Iceland's Minister of Culture and Business Affairs Lilja Alfredsdottir said Iceland and Korea can cooperate in the field of soft power during her visit to Korea.

From Nov. 22 to 24, Alfredsdottir visited Korea leading a delegation to commemorate the 60th anniversary of diplomatic ties between the two countries.

On Thursday, the minister gave a special lecture at Ewha Womans University, where she studied Asian Studies as an exchange student in 1994, to share Iceland's efforts to achieve gender equality.

"Iceland is very well-known for its gender equality. We have been voted the best place for working women by The Economist (glass-ceiling index)," the minister said during a phone interview with The Korea Times, Nov. 23.

The minister said the women of Iceland have had "very strong role models" as the country has the world's first woman to be democratically elected as president ― Vigdis Finnbogadottir.
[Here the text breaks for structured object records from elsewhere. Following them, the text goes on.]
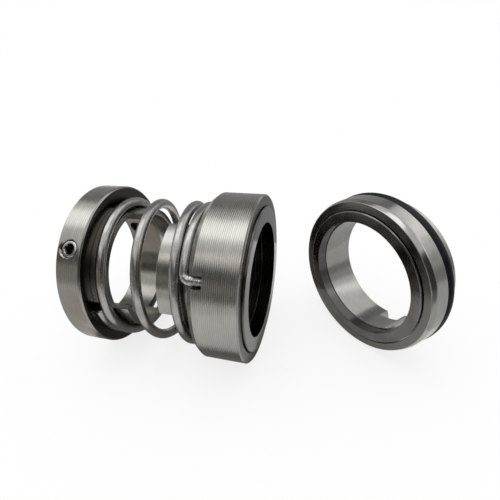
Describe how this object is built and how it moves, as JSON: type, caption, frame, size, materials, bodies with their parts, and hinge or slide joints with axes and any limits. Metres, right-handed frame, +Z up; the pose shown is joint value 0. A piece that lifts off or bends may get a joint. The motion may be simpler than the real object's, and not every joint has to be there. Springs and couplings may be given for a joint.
{
  "type": "component mechanical seal",
  "caption": "Pusher seal for a round shaft: set-screw drive collar with claws, a coil spring, a steel head with a carbide face ring, and a separate stationary seat with an O-ring.",
  "frame": {"origin": "middle of the shaft bore at the drive collar's back face", "axes": "+X along the rotary unit's axis, from the collar to the face ring; +Z up, square to the surface that both units stand on"},
  "size_m": [0.124, 0.0677, 0.06],
  "materials": {
    "steel": "turned, with fine lathe grooves",
    "screw_steel": "machined",
    "wire": "drawn and polished",
    "carbide": "ground and lapped",
    "rubber": "smooth, slightly shiny"
  },
  "bodies": {
    "seat": {"seat_holder": "steel", "seat_face_ring": "carbide", "seat_o_ring": "rubber"},
    "drive": {"drive_collar": "steel", "spring": "wire"},
    "head": {"push_sleeve": "steel", "shaft_o_ring": "rubber", "head_shell": "steel", "rotary_face_ring": "carbide"},
    "screw_1": {"set_screw_1": "screw_steel"},
    "screw_2": {"set_screw_2": "screw_steel"},
    "screw_3": {"set_screw_3": "screw_steel"}
  },
  "joints": [
    {"name": "rotor_spin", "type": "hinge", "parent": "seat", "child": "drive", "pos_m": [0, 0, 0], "axis": [1, 0, 0], "continuous": true},
    {"name": "head_slide", "type": "slide", "parent": "drive", "child": "head", "axis": [-1, 0, 0], "range_m": [0, 0.018], "stiffness_N_per_m": 6000, "deforming": ["spring"]},
    {"name": "screw_1_slide", "type": "slide", "parent": "drive", "child": "screw_1", "axis": [0, 0.7431, -0.6691], "range_m": [0, 0.0015]},
    {"name": "screw_2_slide", "type": "slide", "parent": "drive", "child": "screw_2", "axis": [0, 0.2079, 0.9781], "range_m": [0, 0.0015]},
    {"name": "screw_3_slide", "type": "slide", "parent": "drive", "child": "screw_3", "axis": [0, -0.9511, -0.309], "range_m": [0, 0.0015]}
  ]
}
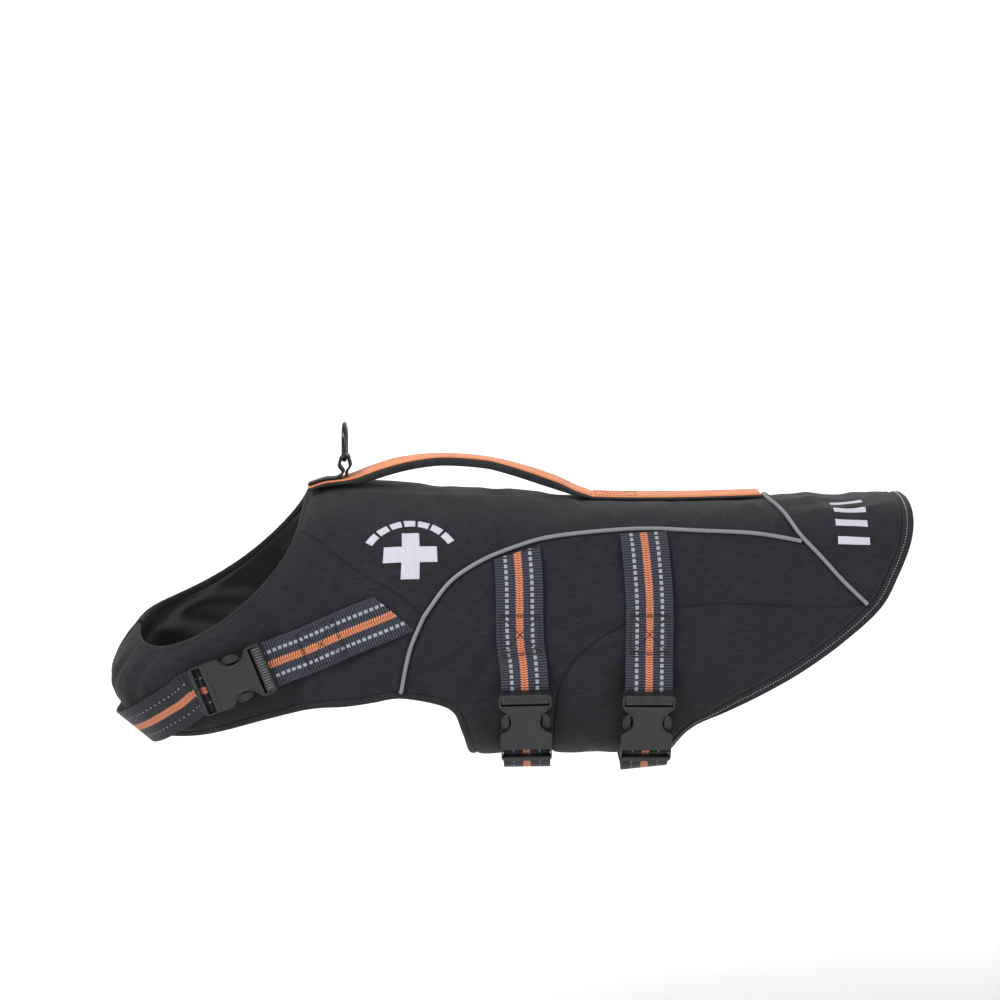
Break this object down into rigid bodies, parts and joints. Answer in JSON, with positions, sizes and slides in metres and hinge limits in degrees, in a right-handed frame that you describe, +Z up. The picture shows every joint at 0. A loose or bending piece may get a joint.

"She was elected in the 1980s, like 40 years ago. So as a result, we've always had a role model. Then we have very strong policies that facilitate women's participation in the labor market in place," Alfredsdottir said, mentioning the completely subsidized daycare system, paternal leave for both parents and a legal framework that requires private companies with more than 50 employees to have at least 40 percent of both sexes on their executive board.

"I think gender equality is as important as economic policy. It's for the greater good of society. And if you want to have gender equality, you need to invest in it... We've been on this journey for the last 50 years. This is not a coincidence. This is based on good policymaking," she said.

The minister is particularly interested in South Korea's success after the 1950-53 Korean War because the choice of the social system resulted in dramatic differences. She even discussed it during her speech at the United Nations General Assembly speech in 2016.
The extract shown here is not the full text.